PROBLEM DESCRIPTION
Hand back each line, unchanged, from the top down to the line where "SUITING, grain))" sits.

STORED DATA
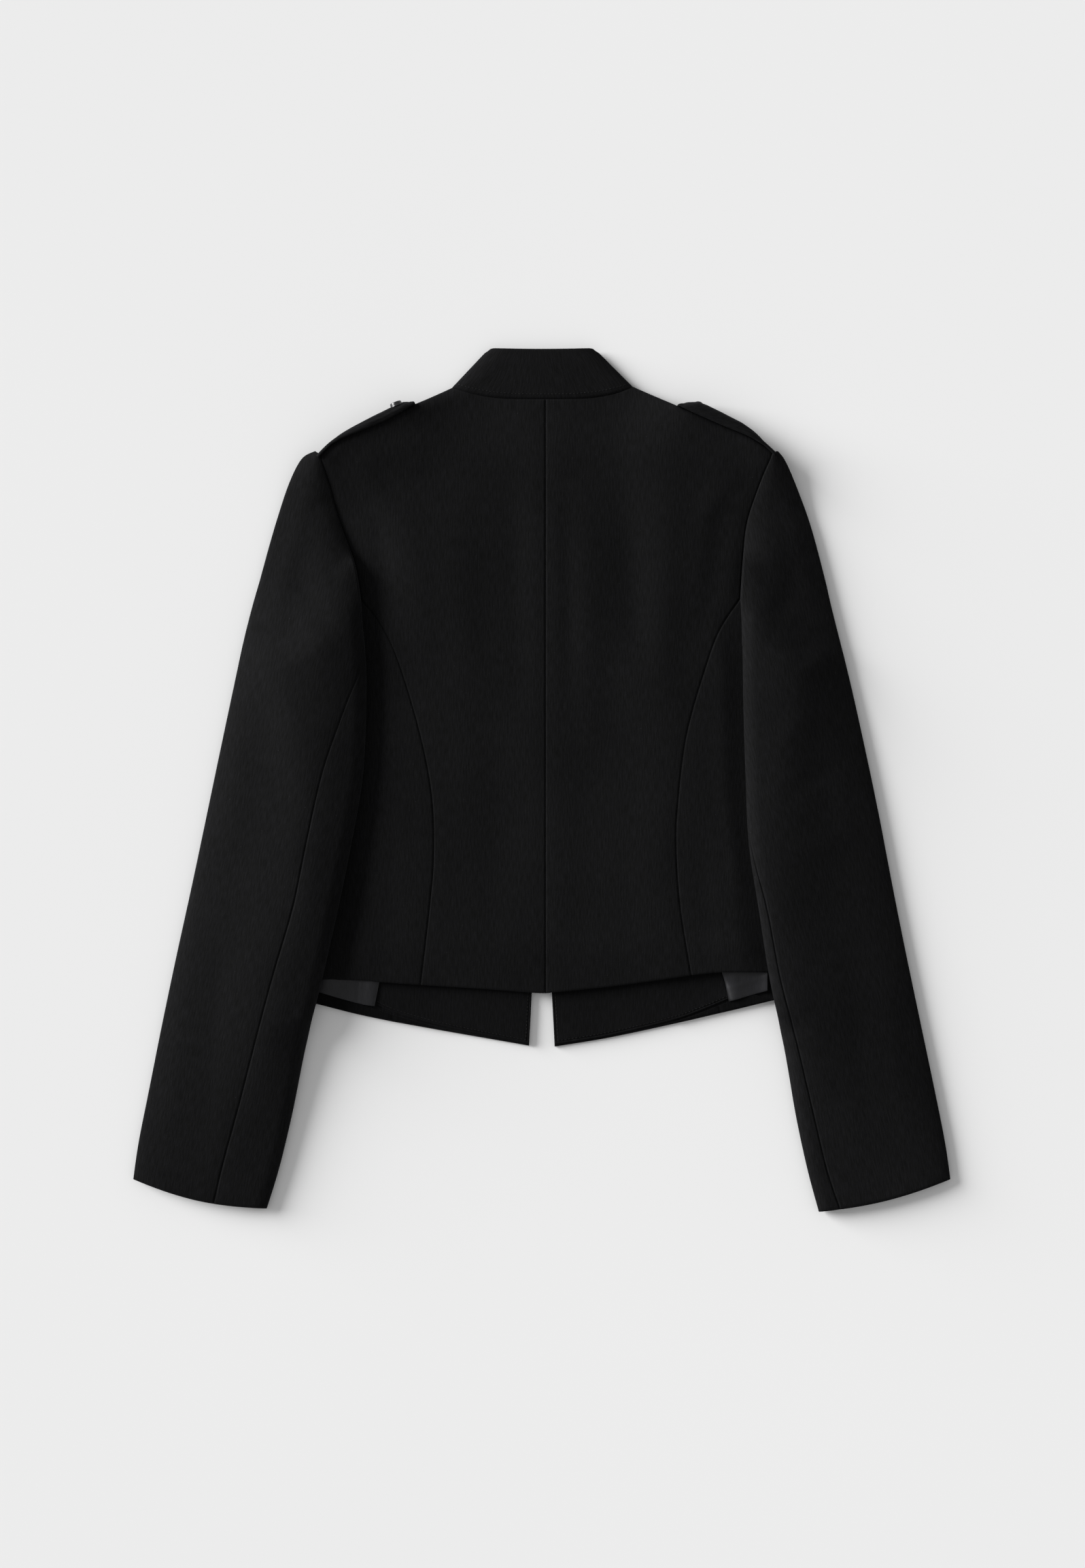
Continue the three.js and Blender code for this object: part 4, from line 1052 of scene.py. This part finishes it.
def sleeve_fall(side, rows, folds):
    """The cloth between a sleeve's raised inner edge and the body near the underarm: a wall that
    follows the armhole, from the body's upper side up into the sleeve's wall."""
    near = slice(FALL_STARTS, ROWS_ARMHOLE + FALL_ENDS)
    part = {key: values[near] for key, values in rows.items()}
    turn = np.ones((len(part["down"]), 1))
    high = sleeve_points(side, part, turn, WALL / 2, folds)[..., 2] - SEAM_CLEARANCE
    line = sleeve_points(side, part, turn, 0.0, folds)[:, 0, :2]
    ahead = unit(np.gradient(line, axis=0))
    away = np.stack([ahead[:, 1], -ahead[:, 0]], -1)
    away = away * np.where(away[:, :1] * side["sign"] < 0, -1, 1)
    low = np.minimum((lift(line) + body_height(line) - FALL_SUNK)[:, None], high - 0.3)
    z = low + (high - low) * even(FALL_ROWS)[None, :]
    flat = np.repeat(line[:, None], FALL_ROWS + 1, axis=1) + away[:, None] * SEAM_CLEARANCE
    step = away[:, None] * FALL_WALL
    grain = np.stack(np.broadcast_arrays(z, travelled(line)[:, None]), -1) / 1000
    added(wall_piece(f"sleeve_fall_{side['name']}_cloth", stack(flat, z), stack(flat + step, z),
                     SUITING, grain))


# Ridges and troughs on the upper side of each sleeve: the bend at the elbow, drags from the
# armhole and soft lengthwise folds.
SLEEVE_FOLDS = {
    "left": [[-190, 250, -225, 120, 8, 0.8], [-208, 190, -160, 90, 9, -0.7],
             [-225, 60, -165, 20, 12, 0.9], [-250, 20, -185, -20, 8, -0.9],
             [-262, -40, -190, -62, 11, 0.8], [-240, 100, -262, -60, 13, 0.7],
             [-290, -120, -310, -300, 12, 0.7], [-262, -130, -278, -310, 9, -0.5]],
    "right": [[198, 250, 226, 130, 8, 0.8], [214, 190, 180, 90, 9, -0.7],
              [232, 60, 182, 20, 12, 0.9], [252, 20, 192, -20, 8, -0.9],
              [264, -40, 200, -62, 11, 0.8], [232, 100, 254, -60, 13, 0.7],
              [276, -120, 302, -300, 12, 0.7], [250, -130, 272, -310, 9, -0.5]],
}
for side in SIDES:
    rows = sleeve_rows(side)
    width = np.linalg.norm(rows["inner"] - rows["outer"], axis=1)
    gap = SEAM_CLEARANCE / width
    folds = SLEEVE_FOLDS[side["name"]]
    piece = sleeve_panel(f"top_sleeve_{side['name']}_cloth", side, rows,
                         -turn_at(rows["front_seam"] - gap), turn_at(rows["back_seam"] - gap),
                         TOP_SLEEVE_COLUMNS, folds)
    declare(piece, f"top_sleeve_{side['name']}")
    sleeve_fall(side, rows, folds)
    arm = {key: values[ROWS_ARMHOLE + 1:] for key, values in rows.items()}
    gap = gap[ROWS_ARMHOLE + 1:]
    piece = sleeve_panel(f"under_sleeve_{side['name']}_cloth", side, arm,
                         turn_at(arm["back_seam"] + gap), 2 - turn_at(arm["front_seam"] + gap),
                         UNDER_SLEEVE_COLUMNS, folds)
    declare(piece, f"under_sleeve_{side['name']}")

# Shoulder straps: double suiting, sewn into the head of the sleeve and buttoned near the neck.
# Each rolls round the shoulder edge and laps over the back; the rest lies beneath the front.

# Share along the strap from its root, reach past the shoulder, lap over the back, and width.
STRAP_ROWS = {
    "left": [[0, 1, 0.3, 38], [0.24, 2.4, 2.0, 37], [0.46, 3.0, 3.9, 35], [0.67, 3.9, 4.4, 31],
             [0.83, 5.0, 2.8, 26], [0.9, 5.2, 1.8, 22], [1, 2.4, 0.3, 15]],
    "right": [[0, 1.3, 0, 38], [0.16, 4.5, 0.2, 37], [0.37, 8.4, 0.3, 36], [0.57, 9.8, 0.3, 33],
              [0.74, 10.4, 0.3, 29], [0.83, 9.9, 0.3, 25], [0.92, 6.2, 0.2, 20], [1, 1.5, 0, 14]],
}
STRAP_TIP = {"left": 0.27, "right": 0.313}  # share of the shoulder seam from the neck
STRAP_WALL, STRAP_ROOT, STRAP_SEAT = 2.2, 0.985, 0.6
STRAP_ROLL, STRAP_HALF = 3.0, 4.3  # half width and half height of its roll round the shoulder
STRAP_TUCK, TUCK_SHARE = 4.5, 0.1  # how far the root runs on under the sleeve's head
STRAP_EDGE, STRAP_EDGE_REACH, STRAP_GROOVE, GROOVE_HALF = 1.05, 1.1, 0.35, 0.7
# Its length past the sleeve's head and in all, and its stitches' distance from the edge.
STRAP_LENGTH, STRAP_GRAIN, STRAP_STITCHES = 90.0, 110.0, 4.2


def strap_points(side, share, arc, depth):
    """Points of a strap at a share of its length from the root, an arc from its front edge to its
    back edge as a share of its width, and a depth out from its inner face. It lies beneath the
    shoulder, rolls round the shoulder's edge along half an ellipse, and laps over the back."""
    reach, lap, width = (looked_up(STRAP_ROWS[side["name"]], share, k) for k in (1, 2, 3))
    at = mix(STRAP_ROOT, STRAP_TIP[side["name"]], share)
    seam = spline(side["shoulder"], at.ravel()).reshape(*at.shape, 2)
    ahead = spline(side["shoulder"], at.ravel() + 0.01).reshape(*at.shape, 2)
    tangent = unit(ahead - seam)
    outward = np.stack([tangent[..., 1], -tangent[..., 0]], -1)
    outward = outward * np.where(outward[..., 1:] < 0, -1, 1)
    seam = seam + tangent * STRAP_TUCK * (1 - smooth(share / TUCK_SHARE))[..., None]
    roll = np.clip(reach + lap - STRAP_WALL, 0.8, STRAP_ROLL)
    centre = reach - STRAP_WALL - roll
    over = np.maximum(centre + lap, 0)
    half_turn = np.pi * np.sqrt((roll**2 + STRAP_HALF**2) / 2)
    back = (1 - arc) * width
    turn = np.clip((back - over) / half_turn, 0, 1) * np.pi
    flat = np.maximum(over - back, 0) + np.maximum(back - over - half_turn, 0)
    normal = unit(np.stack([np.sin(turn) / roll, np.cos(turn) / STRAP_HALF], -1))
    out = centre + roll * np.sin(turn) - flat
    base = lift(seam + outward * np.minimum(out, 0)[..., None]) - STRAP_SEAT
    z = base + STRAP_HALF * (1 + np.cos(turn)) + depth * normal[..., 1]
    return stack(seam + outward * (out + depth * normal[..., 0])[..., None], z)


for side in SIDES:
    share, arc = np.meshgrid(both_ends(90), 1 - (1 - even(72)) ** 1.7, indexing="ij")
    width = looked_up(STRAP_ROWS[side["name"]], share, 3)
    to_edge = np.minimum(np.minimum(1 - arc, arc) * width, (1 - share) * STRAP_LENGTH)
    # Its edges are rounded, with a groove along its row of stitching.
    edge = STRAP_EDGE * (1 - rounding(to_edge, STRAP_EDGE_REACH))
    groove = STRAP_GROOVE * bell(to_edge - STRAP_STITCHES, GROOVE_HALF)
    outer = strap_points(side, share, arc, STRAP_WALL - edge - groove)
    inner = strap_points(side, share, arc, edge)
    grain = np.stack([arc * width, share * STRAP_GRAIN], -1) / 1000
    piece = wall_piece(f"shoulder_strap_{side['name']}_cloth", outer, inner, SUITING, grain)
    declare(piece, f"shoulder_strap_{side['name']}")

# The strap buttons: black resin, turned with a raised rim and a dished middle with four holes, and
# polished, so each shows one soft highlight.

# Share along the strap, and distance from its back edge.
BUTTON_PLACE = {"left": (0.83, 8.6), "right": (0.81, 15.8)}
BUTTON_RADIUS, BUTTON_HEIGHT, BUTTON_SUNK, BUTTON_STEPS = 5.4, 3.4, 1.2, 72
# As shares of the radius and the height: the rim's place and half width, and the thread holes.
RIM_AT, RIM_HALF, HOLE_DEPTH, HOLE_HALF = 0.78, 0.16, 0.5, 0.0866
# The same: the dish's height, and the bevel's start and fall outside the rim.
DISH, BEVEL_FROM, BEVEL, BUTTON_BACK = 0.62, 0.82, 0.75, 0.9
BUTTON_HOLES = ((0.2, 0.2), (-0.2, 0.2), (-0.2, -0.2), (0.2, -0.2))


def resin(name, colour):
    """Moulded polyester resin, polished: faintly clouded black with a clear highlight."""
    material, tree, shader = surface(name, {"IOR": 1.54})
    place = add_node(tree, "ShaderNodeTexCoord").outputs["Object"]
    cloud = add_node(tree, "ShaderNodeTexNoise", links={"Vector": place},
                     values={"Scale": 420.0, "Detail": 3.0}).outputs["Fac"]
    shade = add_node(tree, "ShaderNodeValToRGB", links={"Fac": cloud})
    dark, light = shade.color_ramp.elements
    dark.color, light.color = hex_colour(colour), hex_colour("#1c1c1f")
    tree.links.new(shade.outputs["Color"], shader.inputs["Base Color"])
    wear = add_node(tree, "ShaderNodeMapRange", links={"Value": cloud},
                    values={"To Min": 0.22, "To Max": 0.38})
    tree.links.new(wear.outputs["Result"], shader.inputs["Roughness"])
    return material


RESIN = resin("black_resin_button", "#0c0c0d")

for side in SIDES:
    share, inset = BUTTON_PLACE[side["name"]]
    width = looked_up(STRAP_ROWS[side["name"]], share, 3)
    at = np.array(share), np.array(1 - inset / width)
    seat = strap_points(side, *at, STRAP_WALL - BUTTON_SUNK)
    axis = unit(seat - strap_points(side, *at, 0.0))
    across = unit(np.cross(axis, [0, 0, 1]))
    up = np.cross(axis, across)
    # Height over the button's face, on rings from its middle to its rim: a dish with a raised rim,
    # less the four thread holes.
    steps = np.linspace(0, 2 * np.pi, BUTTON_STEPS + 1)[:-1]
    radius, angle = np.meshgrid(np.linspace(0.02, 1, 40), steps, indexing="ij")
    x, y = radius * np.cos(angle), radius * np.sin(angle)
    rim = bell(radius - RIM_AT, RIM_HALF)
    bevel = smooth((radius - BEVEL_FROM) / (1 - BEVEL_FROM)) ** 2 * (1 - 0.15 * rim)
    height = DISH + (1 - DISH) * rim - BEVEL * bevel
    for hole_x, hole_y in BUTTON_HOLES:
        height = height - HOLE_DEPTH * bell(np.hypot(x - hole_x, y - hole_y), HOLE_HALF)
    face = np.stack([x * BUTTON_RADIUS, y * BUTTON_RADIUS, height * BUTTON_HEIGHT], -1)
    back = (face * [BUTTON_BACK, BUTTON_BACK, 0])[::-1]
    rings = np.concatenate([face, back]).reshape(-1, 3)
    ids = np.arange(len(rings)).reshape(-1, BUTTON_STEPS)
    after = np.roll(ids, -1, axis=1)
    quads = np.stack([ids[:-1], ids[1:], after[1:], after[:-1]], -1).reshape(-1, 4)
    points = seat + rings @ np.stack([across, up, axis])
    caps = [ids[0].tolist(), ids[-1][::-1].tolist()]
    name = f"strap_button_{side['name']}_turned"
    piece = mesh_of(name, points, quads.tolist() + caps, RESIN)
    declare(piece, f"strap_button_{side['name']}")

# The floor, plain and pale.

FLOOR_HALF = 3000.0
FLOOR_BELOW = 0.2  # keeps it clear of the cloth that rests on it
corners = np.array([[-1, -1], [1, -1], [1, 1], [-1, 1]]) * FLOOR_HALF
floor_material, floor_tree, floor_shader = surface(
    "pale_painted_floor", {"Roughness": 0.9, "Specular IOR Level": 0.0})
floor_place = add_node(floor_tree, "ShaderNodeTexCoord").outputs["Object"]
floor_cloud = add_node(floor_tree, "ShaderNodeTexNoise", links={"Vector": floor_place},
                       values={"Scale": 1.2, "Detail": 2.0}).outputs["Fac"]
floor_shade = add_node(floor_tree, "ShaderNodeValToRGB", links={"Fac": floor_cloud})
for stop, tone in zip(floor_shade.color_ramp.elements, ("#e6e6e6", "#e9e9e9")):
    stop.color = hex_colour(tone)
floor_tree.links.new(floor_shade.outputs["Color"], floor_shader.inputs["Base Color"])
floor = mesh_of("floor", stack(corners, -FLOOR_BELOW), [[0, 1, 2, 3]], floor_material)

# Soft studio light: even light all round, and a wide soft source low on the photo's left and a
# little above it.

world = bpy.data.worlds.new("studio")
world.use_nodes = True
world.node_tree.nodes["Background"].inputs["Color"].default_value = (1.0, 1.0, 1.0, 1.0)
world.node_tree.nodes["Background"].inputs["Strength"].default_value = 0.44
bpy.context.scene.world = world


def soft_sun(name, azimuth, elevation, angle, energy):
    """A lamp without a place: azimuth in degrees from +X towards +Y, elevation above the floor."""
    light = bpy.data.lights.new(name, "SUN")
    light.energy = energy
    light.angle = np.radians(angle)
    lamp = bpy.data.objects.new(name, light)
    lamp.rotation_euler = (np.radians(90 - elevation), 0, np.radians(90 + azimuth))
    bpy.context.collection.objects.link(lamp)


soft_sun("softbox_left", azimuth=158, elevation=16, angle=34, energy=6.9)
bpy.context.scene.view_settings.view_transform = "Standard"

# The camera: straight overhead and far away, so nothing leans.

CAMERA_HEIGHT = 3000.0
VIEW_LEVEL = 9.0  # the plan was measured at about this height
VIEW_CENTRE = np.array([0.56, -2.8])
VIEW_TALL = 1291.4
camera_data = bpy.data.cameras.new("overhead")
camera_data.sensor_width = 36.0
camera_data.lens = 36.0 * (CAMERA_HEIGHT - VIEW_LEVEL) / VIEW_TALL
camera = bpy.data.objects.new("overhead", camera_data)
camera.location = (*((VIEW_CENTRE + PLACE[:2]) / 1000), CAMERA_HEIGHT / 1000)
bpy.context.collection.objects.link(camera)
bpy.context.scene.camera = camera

SOLUTION TO THE PROBLEM
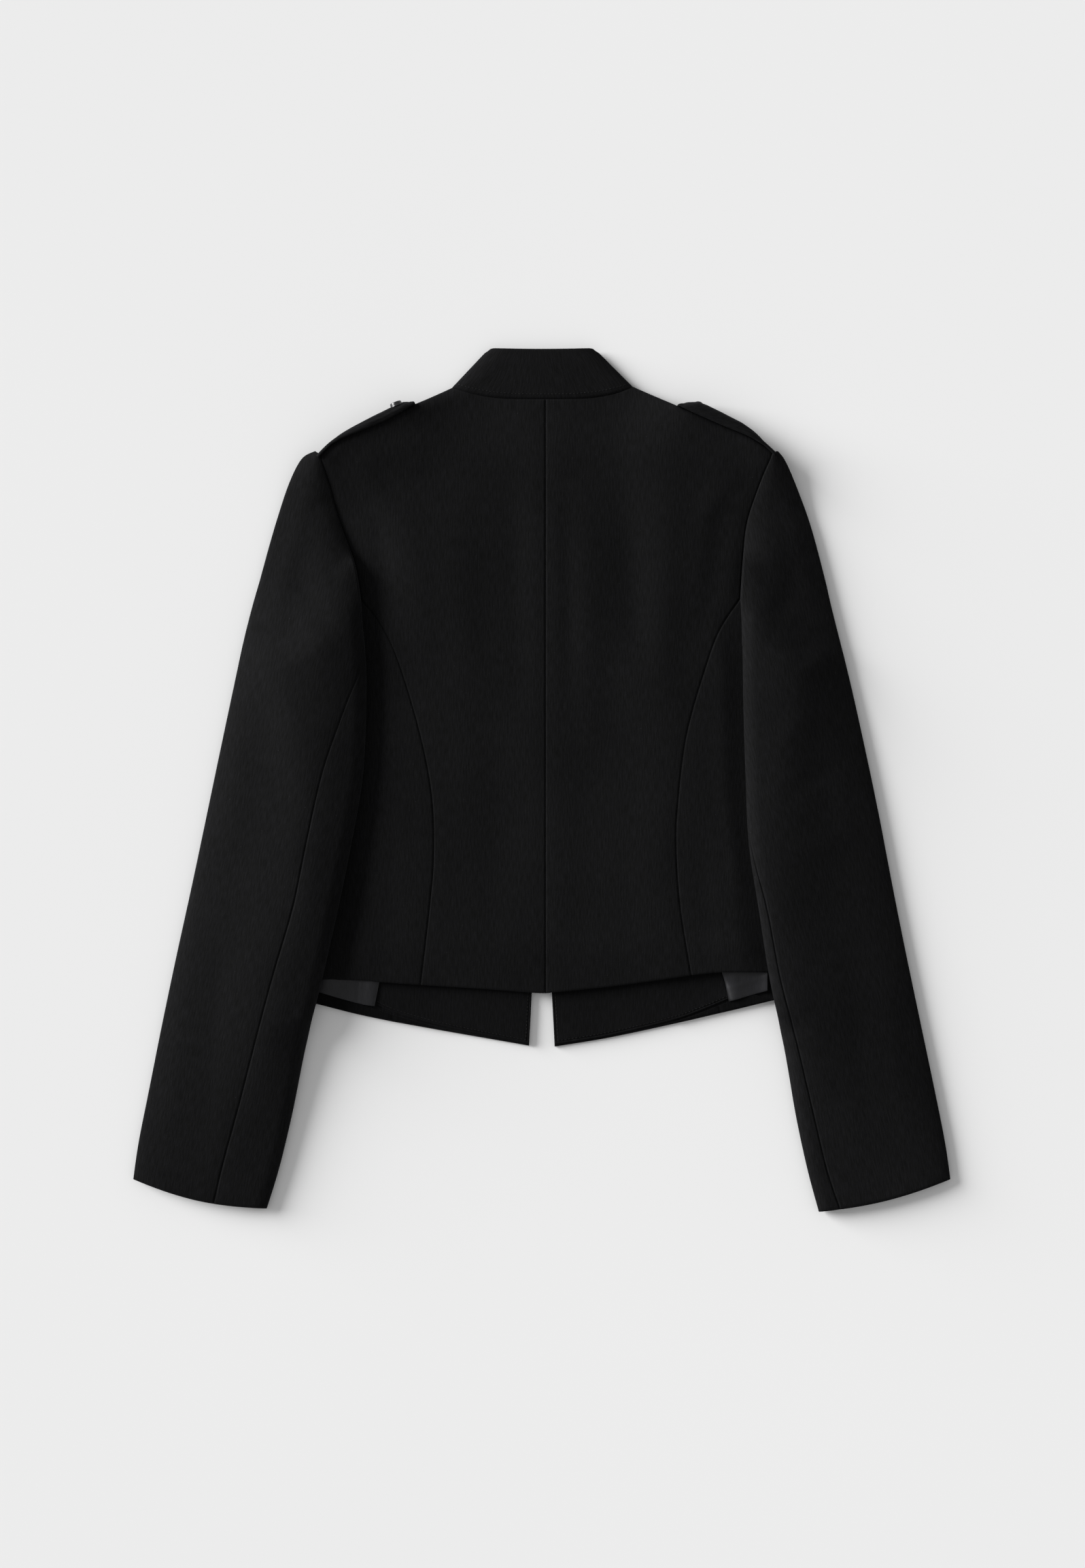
Continue the three.js and Blender code for this object: part 4, from line 1052 of scene.py. This part finishes it.
def sleeve_fall(side, rows, folds):
    """The cloth between a sleeve's raised inner edge and the body near the underarm: a wall that
    follows the armhole, from the body's upper side up into the sleeve's wall."""
    near = slice(FALL_STARTS, ROWS_ARMHOLE + FALL_ENDS)
    part = {key: values[near] for key, values in rows.items()}
    turn = np.ones((len(part["down"]), 1))
    high = sleeve_points(side, part, turn, WALL / 2, folds)[..., 2] - SEAM_CLEARANCE
    line = sleeve_points(side, part, turn, 0.0, folds)[:, 0, :2]
    ahead = unit(np.gradient(line, axis=0))
    away = np.stack([ahead[:, 1], -ahead[:, 0]], -1)
    away = away * np.where(away[:, :1] * side["sign"] < 0, -1, 1)
    low = np.minimum((lift(line) + body_height(line) - FALL_SUNK)[:, None], high - 0.3)
    z = low + (high - low) * even(FALL_ROWS)[None, :]
    flat = np.repeat(line[:, None], FALL_ROWS + 1, axis=1) + away[:, None] * SEAM_CLEARANCE
    step = away[:, None] * FALL_WALL
    grain = np.stack(np.broadcast_arrays(z, travelled(line)[:, None]), -1) / 1000
    added(wall_piece(f"sleeve_fall_{side['name']}_cloth", stack(flat, z), stack(flat + step, z),
                     SUITING, grain))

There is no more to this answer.